Another issue is now supporting entirely backing up from the secondary. With
barman this is not possible, streaming (or archiving) must originate from
the primary.So I want to ask two things here :
- Backing up to a remote site over an unreliable channel is a limited use
case by itself, it is useful for local PITR restores on specific
tables/data, or in case the whole primary suffers a disaster. Is there any
other benefit that would justify building a solution for it?
Please don't build your own solution, it's really quite difficult to get
backups done correctly.
By "building" I meant setting up, nothing fancier :)
- I have only read the best reviews about PgBackRest, can PgBackRest address those issues?
Glad to hear you've read good reviews about pgbackrest. As for
addressing these issues, pgbackrest has:
- Backup resume
- Max WAL lag (in other words, you can have it simply start throwing WAL
away if it can't archive it, rather than allowing the primary to run
out of disk space)
This is just superb! In our case we had the following architecture (now barman is defunct) :
Primary (consistent snapshots with pg_start/stop_backup)+ --> reliable net (archive_command via rsync) --> WAL repository
| (async streaming replication)
| (reliable net)
V
Standby --> unreliable net (barman via method rsync + barman streaming from standby ***) --> remote cloud provider site(barman)

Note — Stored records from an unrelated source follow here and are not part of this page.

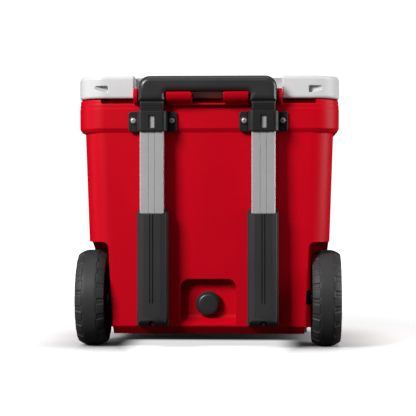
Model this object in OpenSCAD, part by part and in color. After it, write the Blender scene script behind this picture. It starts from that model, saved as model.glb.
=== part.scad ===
// Wheeled hard cooler: foam-filled moulded body and hinged lid, two-stage telescoping handle with a
// release button, two wheels on stub axles, a screw drain plug and two front latches.
// +Z is up and the handle side faces -Y. The origin is on the floor, under the centre of the outer box.

/* [Body] */
// Half the width across the rim
rim_half_w = 241.5; // [225:0.5:245]
// Rear face of the rim
rim_rear = -193; // [-200:1:-190]
// Front face of the rim
rim_front = 217; // [210:1:225]
// Radius of the rim's vertical corners
rim_r = 52; // [40:1:60]
// Underside of the rim
rim_bottom = 396.5; // [380:0.5:405]
// Top of the rim
rim_top = 456.5; // [452:0.5:457]
// How far the walls stand in from the rim at each side
side_step = 10.8; // [8:0.2:14]
// How far the walls stand in from the rim at front and rear
end_step = 5; // [3:0.5:14]
// How much each side leans in from the rim down to the base bevel
side_draft = 12; // [6:0.5:14]
// How much the front and rear walls lean in over the same height
end_draft = 8; // [4:0.5:10]
// Underside of the body
base_z = 25; // [20:1:28]
// Height and depth of the bevel round the base
base_bevel = 15; // [8:1:18]
// Thickness of the moulded skin
skin = 4.5; // [3:0.5:5]

/* [Ice cavity] */
// Half width of the cavity at its mouth
cavity_half_w = 186; // [176:1:188]
// Floor of the cavity
cavity_floor = 62; // [58:1:66]
// Thickness of the front and rear walls at the mouth
end_wall = 57; // [52:1:60]

/* [Lid] */
// Underside of the lid's edge
lid_bottom = 458.5; // [457.5:0.5:460]
// Top of the lid
lid_top = 500; // [496:0.5:501]
// Height of the hinge line
hinge_z = 467.75; // [466:0.25:469]
// Radius of the hinge knuckles
knuckle_r = 9.25; // [8:0.25:10]
// Half width of the lid's own knuckle
lid_knuckle_half = 27.6; // [20:0.2:30]
// Outer end of the body's knuckles
knuckle_end = 135.6; // [132:0.2:138]

/* [Handle] */
// Distance of each tube from the middle
tube_x = 101.5; // [98:0.5:106]
// Middle of the tubes, front to rear
tube_y = -207.5; // [-209:0.5:-207]
// Width of the outer sliding tube
tube_w = 43.6; // [40:0.2:46]
// Depth of the outer sliding tube
tube_d = 22; // [18:0.5:22]
// Wall of both tubes
tube_wall = 1.6; // [1.2:0.1:2]
// Running gap between sliding faces
slide_gap = 0.3; // [0.25:0.05:0.4]
// Top of the grip
grip_top = 497.5; // [496:0.5:499]
// Height of the grip's crossbar
grip_bar = 29; // [26:1:30]
// Half width of the whole grip
grip_half_w = 126; // [124:1:130]
// Width of each grip leg
leg_w = 49; // [46:1:52]
// Top of the fixed sleeves, at the wall
sleeve_top = 255; // [240:1:260]
// Length of the release button
button_w = 41; // [36:1:44]
// Travel of the release button
button_travel = 4; // [3:0.5:4]

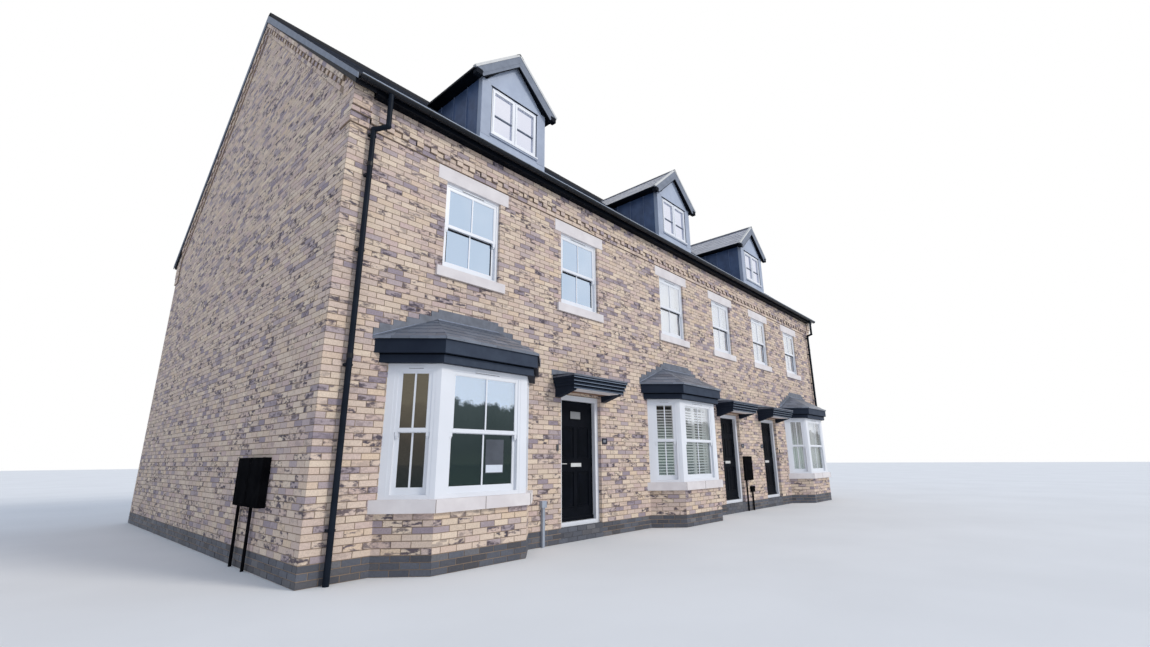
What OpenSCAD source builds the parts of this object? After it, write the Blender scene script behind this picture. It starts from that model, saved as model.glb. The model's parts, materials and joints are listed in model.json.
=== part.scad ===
// Row of three brick terraced houses with canted bay windows, canopied front doors
// and gabled roof dormers. Millimetres, +Z up, fronts facing -Y.
// The origin is at ground level under the middle of the row.

/* [Row] */
// Width of one house
house_w = 5600; // [5500:50:6400]
// Depth from the front wall face to the rear wall face
depth = 9400; // [8800:100:10400]
// Thickness of the outer brick walls
wall_t = 300; // [280:10:340]
// Thickness of the walls between the houses
party_t = 250; // [215:5:300]
// Height of one brick course with its joint
course = 75; // [72:1:76]

/* [Levels] */
// Courses in the blue brick plinth
plinth_courses = 3; // [2:1:4]
// Courses from the ground to the top of the ground storey wall
ground_courses = 38; // [37:1:40]
// Courses from the ground to the soffit at the eaves
head_courses = 79; // [79:1:82]
// Thickness of the upper floors
floor_t = 225; // [150:25:250]
// Height of the attic floor above the first floor
upper_storey_h = 2700; // [2600:50:2760]

/* [Windows] */
// Width of a sash window opening
window_w = 1022; // [900:2:1100]
// Height of a sash window opening
window_h = 1350; // [1200:25:1350]
// Courses from the ground to the bottom of the first floor openings
sill_courses = 52; // [50:1:52]
// Height of the stone sills
sill_h = 145; // [100:5:150]
// Stone sill beyond the opening at each side
sill_ear = 100; // [60:5:150]
// How far the stone sills stand out from the wall
sill_out = 45; // [30:5:70]
// Height of the stone lintels
lintel_h = 215; // [140:5:215]
// Bearing of a lintel at each side of its opening
lintel_ear = 150; // [100:5:200]
// How far the stone lintels stand out from the wall
lintel_out = 10; // [5:1:20]
// Depth of the window frames behind the wall face
frame_set = 40; // [40:5:90]
// Visible face of the box frame
frame_face = 48; // [35:1:60]
// Width of the sash stiles and top rails
stile_w = 46; // [35:1:60]
// Height of the bottom rail of the lower sash
bottom_rail = 75; // [60:5:100]
// Height of the meeting rail
meeting_rail = 42; // [30:2:60]
// Thickness of one sash
sash_d = 40; // [30:2:42]
// Depth of the upper sash behind the outer face of the frame
sash_set = 8; // [5:1:10]
// How far the two sashes are halved into each other
sash_lap = 4; // [2:1:5]
// Thickness of the sealed glass units
glass_t = 20; // [10:2:24]

/* [Doors] */
// Centre of the door from the bay side of its house
door_c = 4405; // [4380:5:4460]
// Width of the doorway in the wall
doorway_w = 1022; // [960:2:1040]
// Courses in the height of the doorway above the plinth
doorway_courses = 28; // [27:1:28]
// Depth of the door frame behind the wall face
door_set = 65; // [50:5:100]
// Width of the door frame beside the leaf
jamb_w = 60; // [50:1:65]
// Overlap of the outer stop in front of the leaf
stop_w = 25; // [15:1:30]
// Depth of the leaf behind the outer face of its frame
stop_t = 72; // [50:1:80]
// Height of the threshold bar
threshold_h = 65; // [50:5:80]
// Thickness of the door leaf
leaf_t = 44; // [40:1:50]
// Running gap round the leaf
leaf_gap = 6; // [5:0.5:9]
// Radius of the hinge knuckles
hinge_r = 8; // [7:0.5:9]
// Radius of the hinge pins
hinge_pin_r = 4; // [3:0.5:5]
// Length of one hinge knuckle
hinge_l = 45; // [30:5:60]
// Length of the upper knuckle that its pin leaves free
pin_short = 5; // [2:1:10]
// Width of a hinge plate
hinge_plate_w = 32; // [24:2:40]
// Thickness of a hinge plate
hinge_plate_t = 3; // [2:0.5:3.5]
// Clearance of the hinge pins in their knuckles
hinge_gap = 0.3; // [0.2:0.05:0.4]
// Distance of the upper end of the lowest hinge above the foot of the leaf
hinge_foot = 200; // [150:10:250]
// Distance of the upper end of the highest hinge below the head of the leaf
hinge_head = 250; // [180:10:280]
// Width of the stiles of the leaf
leaf_stile = 115; // [100:5:130]
// Width of the muntin between the panels
muntin_w = 100; // [80:5:120]
// Height of the top rail
top_rail_h = 140; // [110:5:150]
// Height of the frieze rail under the highest panels
frieze_rail_h = 120; // [100:5:140]
// Height of the highest panels
top_panel_h = 260; // [220:10:300]
// Height of the lock rail
lock_rail_h = 220; // [180:10:240]
// Height of the bottom rail
bottom_rail_h = 210; // [180:10:240]
// Width of the small light in the first door
light_w = 272; // [240:4:300]
// Height of the small light in the first door
light_h = 130; // [110:5:150]
// Distance of the small light below the head of the leaf
light_drop = 190; // [160:5:210]
// Depth of the sunk door panels
panel_sink = 6; // [3:1:10]
// Height of the letter plate and handles above the ground
letter_z = 1175; // [1000:25:1300]
// Width of the letter plate
letter_w = 260; // [240:5:300]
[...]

So Primary and Standby are in the same cloud provider over consistent (mostly) network, whereas the barman (remote recovery) site communicates over internet. We would like to keep the old
functionality (or even add a new PgBackRest node in the main cloud provider, so the question is : is there a way for archive-push to two different stanzas? Or delegate the archive-push to work from
the Standby ?
*** newer barman docs (2.5) say this is not supported (wasn't so clear in 2.4)
- Backup using the replica, primairly (note that this, currently,
requires access to the primary, but the bulk of the data comes from
the replica)
- Incremental/differential backup
- Parallel backup/resume and parallel archiving/fetching
- Backup verification- we checksum every file backed up and verify those
checksums on a resume, and we make sure that every WAL file needed to
restore the backup has made it into the archive.
- Delta restore
Which I believe covers most of the use-cases you brought up.
When we first implemented backup using the replica we had concerns
regarding doing a 'full' replica-based backup, and we didn't really see
there being a lot of demand for such a use-case (the replica has access
to the primary in general if it's a streaming replica, after all...),
but we might be open to revisiting that.
Thank you a lot! We'll definitely consider PgBackRest.
Thanks!
Stephen
--
Achilleas Mantzios
IT DEV Lead
IT DEPT
Dynacom Tankers Mgmt